Living in the Fast Lane in Indy

Living in the Fast Lane in Indy

INDIANAPOLIS - I’m no speed demon … I’m not even a car fan. But I’ve been promised the “ride of my life” at the Indy Racing Experience, so I’m donning a race suit, helmet and gloves and climbing into a super-fast race car at the famed Indianapolis Motor Speedway.

The Experience is the brainchild of three guys, who first dreamed of giving car enthusiasts the chance to pilot an IndyCar around the legendary track back in 2001. (The ride is also offered at the Walt Disney World Speedway in Orlando, Fla.)

The sleek car I’m going to drive is no ordinary vehicle. Juan Pablo Montoya drove it for 90 laps during practice for the 2000 Indy 500, and the next year Casey Mears took it for 129 practice laps before hitting the wall on the track’s infamous Turn 1.

About 100 car buffs per day sign up the Indy Experience. On this day, 70-year-old Joyce is coming along for the ride.

I ask why her husband, who’s standing behind her, isn’t joining her.

“He’s too chicken,” she scoffs.

Before I have time for second thoughts about what I’m about to do, I’m whisked into a trailer where I slip into a red-and-white Izod racing suit and directed to a classroom with six other people for a pre-race driving lesson.

My nerves are eased a bit when the instructor says it takes little more than common sense to pilot an Indy race car and that the cars share many similarities with passenger cars — manual transmissions, brakes and throttle — but that they drive like an automatic.

“Driving an Indy car is like lying in a bathtub,” says instructor Jeff Smith. “In a passenger car, you sit higher and can see around you. In an Indy car, you’re only a few inches off the ground, and your sight line is lower, making it tough to see outside the two front tires.”

Indy cars reach a top speed of 160 km/h, says Jeff, but you never really know how fast you’re going because there’s no speedometer.

Jeff tells us to be aggressive and “completely trust the car; you can floor it all the way, even on the turns. You’re about to drive a car on the Indy 500 track, which is pretty special.”

Jeff adds that we’ll be led by a car that shows us the fastest, best line on the course, but we’ll be free to set our own pace.

“The only ‘right’ turn is a left turn,” Jeff says. “Make 12 lefts and zero rights and you’ll be forever in our graces.”

25Walt-Asp  25Simulator

Left: Walt showing off the cars. Right: The simulator shows tourists what its like to be inside an indy car.

I give a shaky thumbs up, squeeze into the driver’s seat and pray I don’t stall or hit a squirrel (a definite possibility on this track surrounded by wildlife).

I’m more excited than nervous. I’m determined to push the pedal to the metal. A flame-retardant mask and helmet are whipped over my head, making me look like a Power Ranger. My pit crew slips pads behind my back and head, secures my seatbelt and lowers my steering wheel.

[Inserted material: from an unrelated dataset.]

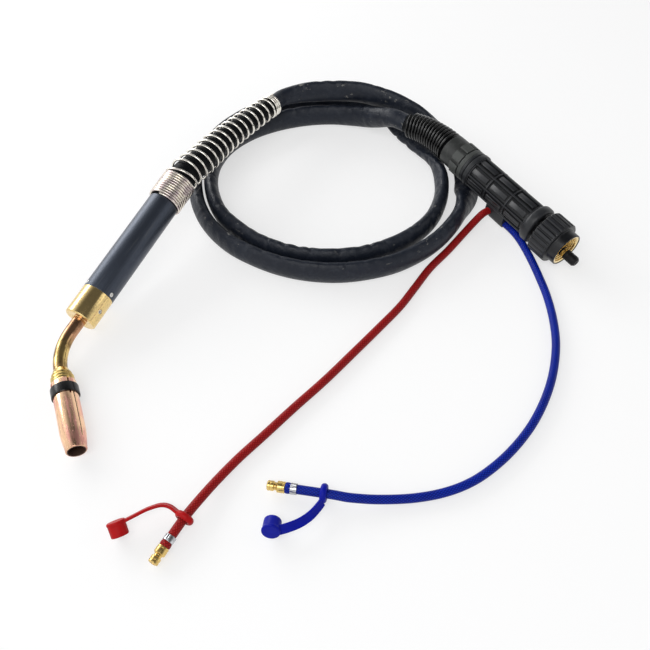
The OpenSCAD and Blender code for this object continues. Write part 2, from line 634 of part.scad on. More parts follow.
// ==== Connector end ====
bend_table = length_table(plug_axis, 80);
bend_axis_length = bend_table[80][0];
bend_radii = [[0, bend_front_radius], [bend_axis_length, bend_end_radius]];
bend_rings = coil_rings(plug_axis, bend_table, bend_turns, bend_wire, bend_radii,
    [[0, bend_start], [bend_turns, bend_axis_length - 6]]);
module bend_spring() {
    echo(str("bend_spring least gap ", coil_gap(bend_rings, bend_wire)));
    color("#101012") skin(bend_rings);
}
module connector_boot() {
    color("#1b1c1f") skin(sleeve_rings(plug_axis, bend_table, 0, bend_axis_length, 8, bend_radii,
        bend_wire));
}
gland_pads = 8;
pad_back_x = gland_front_x - 0.527 * gland_length;
pad_length = 0.338 * gland_length;
pad_width = 12;
module gland_nut() {
    r = gland_od / 2;
    color("#2a2c2f") at_plug() union() {
        turned([[0, gland_back_x], [gland_back_radius - 0.6, gland_back_x],
            [gland_back_radius, gland_back_x + 0.6],
            [r - 1.4, pad_back_x + 0.5], [r - 1.4, gland_front_x - 6], [r - 0.2, gland_front_x - 5.4],
            [r - 0.2, gland_front_x], [0, gland_front_x]]);
        ring_of(gland_pads) translate([pad_back_x, -pad_width / 2, r - 4])
            cube([pad_length, pad_width, 4]);
    }
}
module lock_ring() {
    r = gland_od / 2;
    color("#26282b") at_plug() turned([[0, gland_front_x], [r - 0.8, gland_front_x],
        [r, gland_front_x + 0.8],
        [r, gland_front_x + 3.6], [r - 1.2, gland_front_x + 4.2], [r - 1.2, gland_front_x + 5],
        [r + 0.7, gland_front_x + 5.6], [r + 0.7, housing_back_x - 0.6], [r, housing_back_x],
            [0, housing_back_x]]);
}
rib_width = 2.2;
hoop_width = 1.8;
panel_rows = 3;
row_length = housing_length / panel_rows;
housing_core = housing_od / 2 - 2.6;
housing_root = housing_core - 3;
module housing_body() {
    r = housing_od / 2;
    turned([[0, housing_back_x], [housing_core, housing_back_x], [housing_core, flange_back_x],
        [0, flange_back_x]]);
    for (i = [0:panel_rows])
        translate([housing_back_x + i * row_length - (i > 0 ? hoop_width : 0), 0, 0])
            turned([[0, 0], [r - 0.8, 0], [r - 0.8, hoop_width], [0, hoop_width]]);
    ring_of(housing_ribs) rotate([180 / housing_ribs, 0, 0])
        translate([housing_back_x, -rib_width / 2, housing_root])
            cube([housing_length, rib_width, r - housing_root]);
    for (i = [0:panel_rows - 1])
        ring_of(housing_ribs)
            translate([housing_back_x + i * row_length + 2.5, -plank_width / 2, housing_root])
            cube([row_length - 7, plank_width, housing_core + 1.3 - housing_root]);
}
plank_width = 7;
module housing_upper() {
    color("#222428") at_plug() difference() {
        housing_body();
        translate([housing_back_x - 1, -housing_od, -2 * housing_od])
            cube([housing_length + 2, 2 * housing_od, 2 * housing_od]);
        translate([housing_back_x - 1, 0, 0]) rotate([0, 90, 0])
            cylinder(d = block_od, h = housing_length + 2, $fn = round_facets);
        screw_bars(3);
    }
}
block_od = 18;
module housing_lower() {
    color("#1e2023") at_plug() difference() {
        union() {
            housing_body();
            outlet_block();
        }
        translate([housing_back_x - 1, -housing_od, 0]) cube([housing_length + 2, 2 * housing_od,
            2 * housing_od]);
        translate([housing_back_x - 1, 0, 0]) rotate([0, 90, 0])
            cylinder(d = block_od, h = housing_length + 2, $fn = round_facets);
        screw_bars(3);
    }
}
outlet_depth = 5.5;
outlet_height = water_od + 8.2;
outlet_bevel = 2.2;
// The block under the housing where the two water hoses come out, one to the side and one forward
module outlet_block() {
    length = outlet_front_x - outlet_back_x;
    difference() {
        translate([outlet_back_x, -outlet_half, outlet_z - outlet_depth])
            cube([length, outlet_half + 3, outlet_height]);
        translate([outlet_back_x - 1, -outlet_half, outlet_z - outlet_depth]) rotate([45, 0, 0])
            translate([0, -outlet_bevel / 2, -outlet_bevel / 2])
            cube([length + 2, outlet_bevel, outlet_bevel]);
    }
    translate([outlet_back_x + 6, blue_exit_y, blue_exit_z]) rotate([0, 90, 0])
        cylinder(d = water_od + 2.8, h = length - 6, $fn = 48);
}
screw_x = [flange_back_x - 8, housing_back_x + 8];
housing_screw_od = 3;
screw_y = housing_core - 3.9;
// Half the height of the housing core where the screws cross it
screw_reach = sqrt(housing_core * housing_core - screw_y * screw_y);
// Straight cylinders from a depth below the lower face up to a blind end in the upper half
module screw_bars(below) {
    top = screw_reach - 3.4;
    for (x = screw_x, y = [-screw_y, screw_y])
        translate([x, y, -screw_reach - below])
            cylinder(d = housing_screw_od, h = screw_reach + below + top, $fn = 24);
}
module housing_screws() {
    color("silver") at_plug() screw_bars(0.6);
}
flange_length = 12;
module flange_ring() {
    r = flange_od / 2;
    color("#1d1f22") at_plug() turned([[carrier_od / 2, flange_back_x], [r - 2.2, flange_back_x],
        [r, flange_back_x + 2.6],
        [r, flange_back_x + flange_length - 3], [r - 1, flange_back_x + flange_length - 1],
        [housing_od / 2, flange_back_x + flange_length],
        [carrier_od / 2, flange_back_x + flange_length]]);
}
module current_block() {
    r = block_od / 2;
    waist = [flange_back_x - 0.32 * housing_length, flange_back_x - 0.12 * housing_length];
    color("#b9974f") at_plug() turned([[2.5, housing_back_x], [r, housing_back_x], [r, waist[0]],
        [r - 2, waist[0] + 1], [r - 2, waist[1] - 1], [r, waist[1]], [r, flange_back_x],
        [2.5, flange_back_x]]);
}
shoulder_x = -nut_length + 4.4;
signal_pin_y = 8;
signal_pin_z = 6;
pin_hole_depth = 14;
module contact_carrier() {
    r = carrier_od / 2;
    color("#303235") at_plug() difference() {
        turned([[0, flange_back_x], [r, flange_back_x], [r, shoulder_x], [r + 2, shoulder_x + 0.6],
            [r + 2, shoulder_x + 3], [r, shoulder_x + 3.6], [r, carrier_front_x - 0.8],
                [r - 0.8, carrier_front_x], [0, carrier_front_x]]);
        translate([flange_back_x - 1, 0, -plug_tube_drop]) rotate([0, 90, 0])
            cylinder(d = plug_tube_od, h = carrier_front_x - flange_back_x + 2, $fn = round_facets);
        for (side = [-1, 1])
            translate([carrier_front_x - pin_hole_depth, side * signal_pin_y, signal_pin_z])
                rotate([0, 90, 0])
                cylinder(d = signal_pin_od + 2 * slide_gap, h = pin_hole_depth + 1, $fn = 32);
    }
}
plug_tube_front_x = 13;
module plug_tube() {
    r = plug_tube_od / 2;
    color("#d0a94f") at_plug() translate([0, 0, -plug_tube_drop])
        turned([[2, flange_back_x], [r, flange_back_x],
        [r, carrier_front_x], [r + 2.4, carrier_front_x], [r + 2.4, carrier_front_x + 3],
            [r, carrier_front_x + 4],
        [r, -5], [r - 1, -5], [r - 1, -3], [r, -3], [r, plug_tube_front_x - 1.5],
        [r - 1.2, plug_tube_front_x], [2, plug_tube_front_x]]);
}
module gas_seal() {
    color("#18181a") at_plug() translate([-4, 0, -plug_tube_drop]) rotate([0, 90, 0])
        rotate_extrude($fn = round_facets) translate([plug_tube_od / 2, 0]) circle(r = 0.95, $fn = 24);
}
module signal_pin(side) {
    r = signal_pin_od / 2;
    color("gold") at_plug() translate([0, side * signal_pin_y, signal_pin_z])
        turned([[0, carrier_front_x - 10.5],
        [r, carrier_front_x - 10.5], [r, carrier_front_x + 6], [r - 0.8, carrier_front_x + 7],
            [0, carrier_front_x + 7]]);
}
module signal_pin_a() { signal_pin(-1); }
module signal_pin_b() { signal_pin(1); }
cap_wall = 0.9;
cap_back_x = 1;
module plug_cap() {
    r = plug_tube_od / 2 + slide_gap;
    color("#141416") at_plug() translate([0, 0, -plug_tube_drop])
        turned([[r, cap_back_x], [r + cap_wall, cap_back_x],
        [r + cap_wall, cap_back_x + plug_cap_length - 2.4], [r - 1, cap_back_x + plug_cap_length],
        [2, cap_back_x + plug_cap_length], [1.6, cap_back_x + plug_cap_length - 1],
        [0, cap_back_x + plug_cap_length - 1], [0, plug_tube_front_x + 0.4], [r, plug_tube_front_x + 0.4]]);
}
insert_od = nut_bore + 5;
module union_nut() {
    r = nut_od / 2;
    ring_r = nut_ring_od / 2;
    color("#1c1e22") at_plug() difference() {
        turned([[neck_bore_od / 2, -nut_length], [r - 1.4, -nut_length], [r, -nut_length + 1.4],
            [r, -nut_ring_length - 1.4],
            [r - 1.4, -nut_ring_length], [ring_r + 0.8, -nut_ring_length], [ring_r, -nut_ring_length + 1],
            [ring_r, -0.8], [ring_r - 0.8, 0], [insert_od / 2, 0], [insert_od / 2, -nut_length + 9],
            [carrier_od / 2 + 3, -nut_length + 9], [carrier_od / 2 + 3, -nut_length + 3.6],
                [neck_bore_od / 2, -nut_length + 3.6]]);
        ring_of(nut_flutes) translate([-nut_length - 1, 0, r + 0.5]) rotate([0, 90, 0])
            cylinder(r = 1.7, h = nut_grip_length + 2, $fn = 16);
    }
}
module nut_insert() {
    bore = nut_bore / 2;
    r = insert_od / 2;
    color("#d2a757") at_plug() turned([[bore, -nut_length + 9], [r, -nut_length + 9], [r, -0.6],
        [bore + 0.8, -0.6], [bore, -1.4],
        [bore, -4], [bore + 0.7, -4.7], [bore, -5.4], [bore, -6.6], [bore + 0.7, -7.3], [bore, -8],
        [bore, -9.2], [bore + 0.7, -9.9], [bore, -10.6]]);
}

gas_nozzle();
nozzle_band();
contact_tip();
tip_holder();
gas_diffuser();
neck_nose();
nozzle_insulator();
neck_tube();
wire_liner();
front_collar();
collar_grub_screws();
handle_tube();
tube_screws();
neck_block();
tube_bush();
torch_boot();
kink_spring();
main_hose();
connector_boot();
bend_spring();
gland_nut();
lock_ring();
housing_upper();
housing_lower();
housing_screws();
flange_ring();
current_block();
contact_carrier();
plug_tube();
gas_seal();
signal_pin_a();
signal_pin_b();
plug_cap();
union_nut();
nut_insert();
red_hose();
red_clamp();
red_coupling();
red_dust_cap();
blue_hose();
blue_clamp();
blue_coupling();
blue_dust_cap();
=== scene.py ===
import math

import bmesh
import bpy
import numpy as np
from mathutils import Euler, Matrix, Vector


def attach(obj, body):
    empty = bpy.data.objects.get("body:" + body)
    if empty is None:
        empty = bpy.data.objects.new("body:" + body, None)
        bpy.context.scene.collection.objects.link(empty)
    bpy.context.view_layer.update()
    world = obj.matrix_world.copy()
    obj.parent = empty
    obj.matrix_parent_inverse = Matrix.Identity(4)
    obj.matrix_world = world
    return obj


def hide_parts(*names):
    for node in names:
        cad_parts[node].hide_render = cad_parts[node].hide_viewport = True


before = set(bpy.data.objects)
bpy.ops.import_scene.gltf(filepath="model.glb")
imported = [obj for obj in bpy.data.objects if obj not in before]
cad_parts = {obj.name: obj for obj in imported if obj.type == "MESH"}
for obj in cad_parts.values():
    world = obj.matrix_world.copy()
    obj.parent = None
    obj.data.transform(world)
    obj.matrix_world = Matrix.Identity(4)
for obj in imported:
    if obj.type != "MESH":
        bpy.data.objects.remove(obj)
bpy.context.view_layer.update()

MM = 0.001


# ---- The bench and the view of it ----
# The torch lies on a plain pale bench, seen from in front and well above. The bench is a thin sheet,
# matt, that gets the light and the shadows. It isn't part of the torch.

LENS = 44.31
LOOK_DOWN = 52
BENCH_REACH = 6

camera = bpy.data.objects.new("camera", bpy.data.cameras.new("camera"))
camera.data.sensor_width = 36.0
camera.data.lens = LENS
camera.location = (-0.005, -0.6169, 0.6808)
camera.rotation_euler = (math.radians(90 - LOOK_DOWN), 0, 0)
bpy.context.scene.collection.objects.link(camera)
bpy.context.scene.camera = camera
bpy.context.scene.view_settings.view_transform = "Standard"


class Flow:
    """What comes out of a node of a finish. Sums on it add Math nodes."""

    def __init__(self, finish, socket):
        self.finish = finish
        self.socket = socket

    def sum_of(self, operation, first, second):
        return self.finish.node("Math", {0: first, 1: second}, operation=operation)

    def __add__(self, other):
        return self.sum_of("ADD", self, other)

    def __rsub__(self, other):
        return self.sum_of("SUBTRACT", other, self)

    def __mul__(self, other):
        return self.sum_of("MULTIPLY", self, other)

    __radd__ = __add__
    __rmul__ = __mul__


class Finish:
    """The nodes of one material, or of the room: node() adds any node, shader() ends a material."""

    def __init__(self, name, kind="materials"):
        self.owner = getattr(bpy.data, kind).new(name)
        self.owner.use_nodes = True
        self.tree = self.owner.node_tree
        self.tree.nodes.clear()

    def node(self, kind, values=None, out=0, **settings):
        """Adds a node and gives its output. A value is a Flow, a number, a vector or a colour."""
        made = self.tree.nodes.new("ShaderNode" + kind)
        for key, value in settings.items():
            setattr(made, key, value)
        for key, value in (values or {}).items():
            socket = made.inputs[key]
            if isinstance(value, Flow):
                self.tree.links.new(value.socket, socket)
            else:
                socket.default_value = (*value, 1) if socket.type == "RGBA" else value
        return Flow(self, made.outputs[out]) if made.outputs else None

    def point(self, place=None, stretch=(1, 1, 1)):
        """Object coordinates in metres, in a piece's own frame, stretched along its axes."""
        there = self.node("TexCoord", out="Object")
        if place is not None:
            there = self.node("Mapping", {"Vector": there, "Location": place.to_translation(),
                "Rotation": place.to_euler()}, vector_type="TEXTURE")
        if stretch == (1, 1, 1):
            return there
        return self.node("VectorMath", {0: there, 1: stretch}, operation="MULTIPLY")

    def part(self, where, axis):
        return self.node("SeparateXYZ", {0: where}, out=axis)

    def off_axis(self, where):
        """How far a point lies from the x axis."""
        aside = self.node("VectorMath", {0: where, 1: (0, 1, 1)}, operation="MULTIPLY")
        return self.node("VectorMath", {0: aside}, out="Value", operation="LENGTH")

    def noise(self, where, per_metre, detail=3.0, roughness=0.55):
        return self.node("TexNoise", {"Vector": where, "Scale": per_metre, "Detail": detail,
            "Roughness": roughness})

    def between(self, value, low, high):
        """0 below low, 1 above high, smooth from one to the other."""
        return self.node("MapRange", {"Value": value, "From Min": low, "From Max": high},
            interpolation_type="SMOOTHSTEP", clamp=True)

    def mix(self, share, first, second):
        return self.node("Mix", {0: share, 6: first, 7: second}, out=2, data_type="RGBA")

    def bump(self, height, depth, under=None):
        """A relief this deep, in metres, on top of the one under it."""
        values = {"Height": height, "Distance": depth, "Strength": 1.0}
        if under is not None:
            values["Normal"] = under
        return self.node("Bump", values)

    def shader(self, **values):
        skin = self.node("BsdfPrincipled", {key.replace("_", " "): value for key, value in values.items()})
        self.node("OutputMaterial", {"Surface": skin})
        return self.owner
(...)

There’s a slight delay: a squirrel (told you!) has been spotted on the track and action halts for a few minutes. Then I get the all clear and the pit crew starts pushing me. I ease my foot off the clutch, engage the throttle and then I’m flying!

I play chicken and stay in the middle of the track, even though the lead car wants me to bank the turns.

I’m “what-iffing” too much in my head to be a true daredevil, but I’m having a blast. I slow down a bit on the turns, but I floor it several times on the straightaways.

The speed is frightening, but exhilarating.

Before I know it, my three laps are over. The pit crew waves me in and I manoeuvre the car smoothly back into the pit.

Then I get to ride with professional driver Davey Hamilton (I’m the back-seat driver) and he hits speeds well over 200 km/h. The track’s just a blur.

My cheeks feel plastered to my face bones under the pressure of the G-Forces. Just as I’m getting used to it, the ride ends.

I’m giddy as I step out of the car, and as I exit the track, I can’t help but wonder if I’ve missed my true calling in life.



• You can “ride” three laps with a pro driver for $499 (U.S.); drive three laps for $1,000, or do the Ultimate Indy Racing Experience and drive three laps followed by riding two laps for $1,200.